======== Available data ========

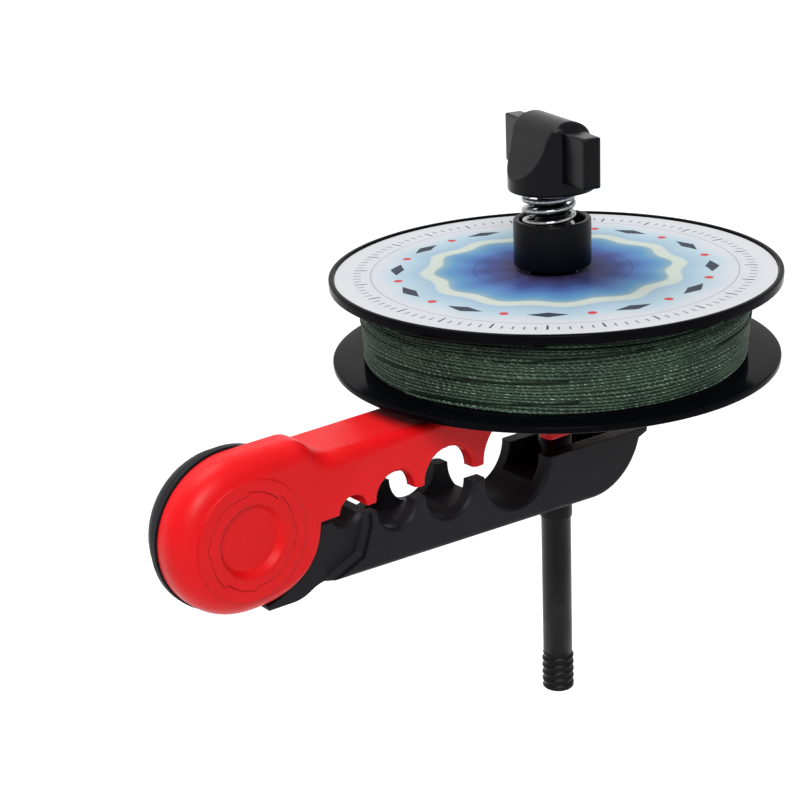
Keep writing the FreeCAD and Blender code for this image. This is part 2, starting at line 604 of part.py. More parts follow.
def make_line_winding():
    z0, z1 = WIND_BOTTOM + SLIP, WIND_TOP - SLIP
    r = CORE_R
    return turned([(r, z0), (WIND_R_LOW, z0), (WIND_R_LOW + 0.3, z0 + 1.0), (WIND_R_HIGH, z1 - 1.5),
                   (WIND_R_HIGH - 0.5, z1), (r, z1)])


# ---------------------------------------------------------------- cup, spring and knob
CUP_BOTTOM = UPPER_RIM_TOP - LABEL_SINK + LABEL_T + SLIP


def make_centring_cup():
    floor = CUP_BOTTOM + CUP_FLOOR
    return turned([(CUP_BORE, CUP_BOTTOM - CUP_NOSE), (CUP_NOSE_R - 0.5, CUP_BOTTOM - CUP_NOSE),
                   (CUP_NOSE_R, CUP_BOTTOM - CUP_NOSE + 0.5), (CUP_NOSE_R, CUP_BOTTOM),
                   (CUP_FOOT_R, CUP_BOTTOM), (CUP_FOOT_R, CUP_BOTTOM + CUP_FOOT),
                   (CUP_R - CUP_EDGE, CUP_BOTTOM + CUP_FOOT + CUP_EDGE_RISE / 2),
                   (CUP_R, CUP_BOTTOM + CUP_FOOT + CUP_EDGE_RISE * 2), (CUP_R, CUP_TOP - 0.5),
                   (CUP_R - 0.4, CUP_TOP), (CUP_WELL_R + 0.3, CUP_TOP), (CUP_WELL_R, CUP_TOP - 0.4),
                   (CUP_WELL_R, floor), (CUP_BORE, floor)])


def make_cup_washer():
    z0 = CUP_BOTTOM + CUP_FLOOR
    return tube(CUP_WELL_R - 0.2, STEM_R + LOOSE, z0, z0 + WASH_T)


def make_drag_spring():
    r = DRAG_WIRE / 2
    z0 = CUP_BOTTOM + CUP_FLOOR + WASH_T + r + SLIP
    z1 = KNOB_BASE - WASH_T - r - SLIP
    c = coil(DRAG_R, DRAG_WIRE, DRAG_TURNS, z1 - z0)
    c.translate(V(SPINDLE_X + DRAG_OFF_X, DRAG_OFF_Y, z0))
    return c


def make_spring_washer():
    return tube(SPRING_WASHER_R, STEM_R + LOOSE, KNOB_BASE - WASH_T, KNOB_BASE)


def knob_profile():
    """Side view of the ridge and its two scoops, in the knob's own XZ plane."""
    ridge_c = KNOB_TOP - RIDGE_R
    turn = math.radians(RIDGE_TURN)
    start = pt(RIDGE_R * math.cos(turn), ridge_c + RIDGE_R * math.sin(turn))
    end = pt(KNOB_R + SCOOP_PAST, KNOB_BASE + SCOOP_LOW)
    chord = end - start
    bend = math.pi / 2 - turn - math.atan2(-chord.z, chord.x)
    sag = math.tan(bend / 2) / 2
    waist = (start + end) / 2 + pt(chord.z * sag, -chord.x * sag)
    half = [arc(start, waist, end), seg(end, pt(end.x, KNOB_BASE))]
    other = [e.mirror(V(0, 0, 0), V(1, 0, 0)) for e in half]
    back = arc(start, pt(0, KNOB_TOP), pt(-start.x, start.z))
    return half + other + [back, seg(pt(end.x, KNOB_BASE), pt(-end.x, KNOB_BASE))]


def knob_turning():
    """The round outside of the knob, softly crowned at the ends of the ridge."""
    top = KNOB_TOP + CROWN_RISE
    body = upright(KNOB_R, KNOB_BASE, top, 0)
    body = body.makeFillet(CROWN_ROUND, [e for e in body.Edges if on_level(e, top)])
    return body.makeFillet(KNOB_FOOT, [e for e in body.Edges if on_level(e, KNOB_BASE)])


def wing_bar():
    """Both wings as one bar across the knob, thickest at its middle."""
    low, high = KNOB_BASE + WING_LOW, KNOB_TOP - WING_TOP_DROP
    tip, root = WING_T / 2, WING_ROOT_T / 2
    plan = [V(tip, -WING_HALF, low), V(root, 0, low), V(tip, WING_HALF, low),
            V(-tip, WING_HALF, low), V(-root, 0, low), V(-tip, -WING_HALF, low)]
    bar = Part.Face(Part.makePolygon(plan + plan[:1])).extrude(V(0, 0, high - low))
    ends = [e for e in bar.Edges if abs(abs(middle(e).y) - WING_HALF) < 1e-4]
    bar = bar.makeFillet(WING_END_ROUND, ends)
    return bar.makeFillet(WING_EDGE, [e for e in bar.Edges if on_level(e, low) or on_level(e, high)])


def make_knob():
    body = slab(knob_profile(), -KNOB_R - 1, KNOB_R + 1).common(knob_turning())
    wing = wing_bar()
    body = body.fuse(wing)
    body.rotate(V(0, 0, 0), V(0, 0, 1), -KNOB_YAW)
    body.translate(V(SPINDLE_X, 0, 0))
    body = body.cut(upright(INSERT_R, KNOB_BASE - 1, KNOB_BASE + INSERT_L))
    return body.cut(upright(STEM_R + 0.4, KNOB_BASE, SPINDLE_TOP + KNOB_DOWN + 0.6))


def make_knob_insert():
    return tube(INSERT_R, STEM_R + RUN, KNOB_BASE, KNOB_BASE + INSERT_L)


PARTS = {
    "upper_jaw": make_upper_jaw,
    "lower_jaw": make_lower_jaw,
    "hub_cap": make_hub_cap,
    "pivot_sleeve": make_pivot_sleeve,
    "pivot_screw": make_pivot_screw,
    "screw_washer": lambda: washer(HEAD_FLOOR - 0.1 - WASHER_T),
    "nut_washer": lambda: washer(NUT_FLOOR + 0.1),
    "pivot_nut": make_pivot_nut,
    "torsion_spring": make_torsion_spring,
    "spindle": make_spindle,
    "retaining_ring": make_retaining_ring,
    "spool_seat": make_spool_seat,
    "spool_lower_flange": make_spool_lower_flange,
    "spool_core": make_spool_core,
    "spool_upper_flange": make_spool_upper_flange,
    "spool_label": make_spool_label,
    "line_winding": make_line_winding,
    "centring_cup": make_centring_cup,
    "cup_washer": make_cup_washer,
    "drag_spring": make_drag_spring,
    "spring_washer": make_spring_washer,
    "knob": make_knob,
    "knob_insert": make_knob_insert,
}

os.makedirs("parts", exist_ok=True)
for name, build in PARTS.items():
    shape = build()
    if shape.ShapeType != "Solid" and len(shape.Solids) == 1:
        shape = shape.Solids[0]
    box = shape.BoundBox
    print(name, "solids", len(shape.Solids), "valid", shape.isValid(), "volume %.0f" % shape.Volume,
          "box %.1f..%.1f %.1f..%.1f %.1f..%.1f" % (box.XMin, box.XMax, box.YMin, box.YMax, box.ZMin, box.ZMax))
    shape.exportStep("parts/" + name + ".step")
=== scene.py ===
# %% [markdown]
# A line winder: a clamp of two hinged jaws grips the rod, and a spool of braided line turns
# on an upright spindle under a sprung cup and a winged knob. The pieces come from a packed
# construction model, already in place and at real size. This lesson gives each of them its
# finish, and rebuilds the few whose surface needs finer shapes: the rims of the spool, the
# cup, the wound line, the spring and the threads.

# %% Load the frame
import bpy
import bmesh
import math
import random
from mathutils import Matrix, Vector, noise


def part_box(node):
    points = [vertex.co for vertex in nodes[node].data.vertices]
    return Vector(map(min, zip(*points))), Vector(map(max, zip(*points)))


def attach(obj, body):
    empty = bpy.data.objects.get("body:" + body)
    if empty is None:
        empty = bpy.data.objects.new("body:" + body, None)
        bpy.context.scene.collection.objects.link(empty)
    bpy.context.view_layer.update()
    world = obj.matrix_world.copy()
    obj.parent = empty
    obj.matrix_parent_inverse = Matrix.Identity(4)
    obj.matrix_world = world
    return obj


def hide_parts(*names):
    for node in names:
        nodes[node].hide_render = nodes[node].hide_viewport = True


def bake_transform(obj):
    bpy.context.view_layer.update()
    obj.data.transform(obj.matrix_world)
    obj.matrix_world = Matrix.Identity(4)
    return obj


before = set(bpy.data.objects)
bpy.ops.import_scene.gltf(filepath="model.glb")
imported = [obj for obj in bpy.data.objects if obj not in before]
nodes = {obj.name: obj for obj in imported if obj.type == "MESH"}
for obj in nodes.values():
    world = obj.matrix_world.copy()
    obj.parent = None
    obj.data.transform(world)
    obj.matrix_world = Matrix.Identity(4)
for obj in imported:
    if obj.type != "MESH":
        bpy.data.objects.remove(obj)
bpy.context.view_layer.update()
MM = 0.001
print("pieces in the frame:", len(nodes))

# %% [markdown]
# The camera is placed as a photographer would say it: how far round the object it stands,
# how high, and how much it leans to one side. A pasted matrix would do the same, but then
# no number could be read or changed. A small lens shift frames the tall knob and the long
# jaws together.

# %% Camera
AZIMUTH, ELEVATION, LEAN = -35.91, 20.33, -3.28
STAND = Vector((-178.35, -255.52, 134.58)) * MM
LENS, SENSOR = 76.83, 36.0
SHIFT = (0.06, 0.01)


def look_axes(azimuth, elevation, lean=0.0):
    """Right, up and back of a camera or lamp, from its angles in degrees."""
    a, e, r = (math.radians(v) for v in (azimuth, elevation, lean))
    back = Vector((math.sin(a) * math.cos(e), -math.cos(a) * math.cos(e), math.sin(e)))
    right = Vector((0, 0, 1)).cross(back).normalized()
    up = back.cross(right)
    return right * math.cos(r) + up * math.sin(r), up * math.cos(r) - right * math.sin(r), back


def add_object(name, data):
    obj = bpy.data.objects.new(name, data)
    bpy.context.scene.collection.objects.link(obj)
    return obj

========

**Written instruction**
Take the lines from the line with "for name, build" through the line with "bpy.context.scene.collection.objects.link(empty)", both ends included, and give them again exactly, with nothing else.

**Answer for this exercise**
for name, build in PARTS.items():
    shape = build()
    if shape.ShapeType != "Solid" and len(shape.Solids) == 1:
        shape = shape.Solids[0]
    box = shape.BoundBox
    print(name, "solids", len(shape.Solids), "valid", shape.isValid(), "volume %.0f" % shape.Volume,
          "box %.1f..%.1f %.1f..%.1f %.1f..%.1f" % (box.XMin, box.XMax, box.YMin, box.YMax, box.ZMin, box.ZMax))
    shape.exportStep("parts/" + name + ".step")
=== scene.py ===
# %% [markdown]
# A line winder: a clamp of two hinged jaws grips the rod, and a spool of braided line turns
# on an upright spindle under a sprung cup and a winged knob. The pieces come from a packed
# construction model, already in place and at real size. This lesson gives each of them its
# finish, and rebuilds the few whose surface needs finer shapes: the rims of the spool, the
# cup, the wound line, the spring and the threads.

# %% Load the frame
import bpy
import bmesh
import math
import random
from mathutils import Matrix, Vector, noise


def part_box(node):
    points = [vertex.co for vertex in nodes[node].data.vertices]
    return Vector(map(min, zip(*points))), Vector(map(max, zip(*points)))


def attach(obj, body):
    empty = bpy.data.objects.get("body:" + body)
    if empty is None:
        empty = bpy.data.objects.new("body:" + body, None)
        bpy.context.scene.collection.objects.link(empty)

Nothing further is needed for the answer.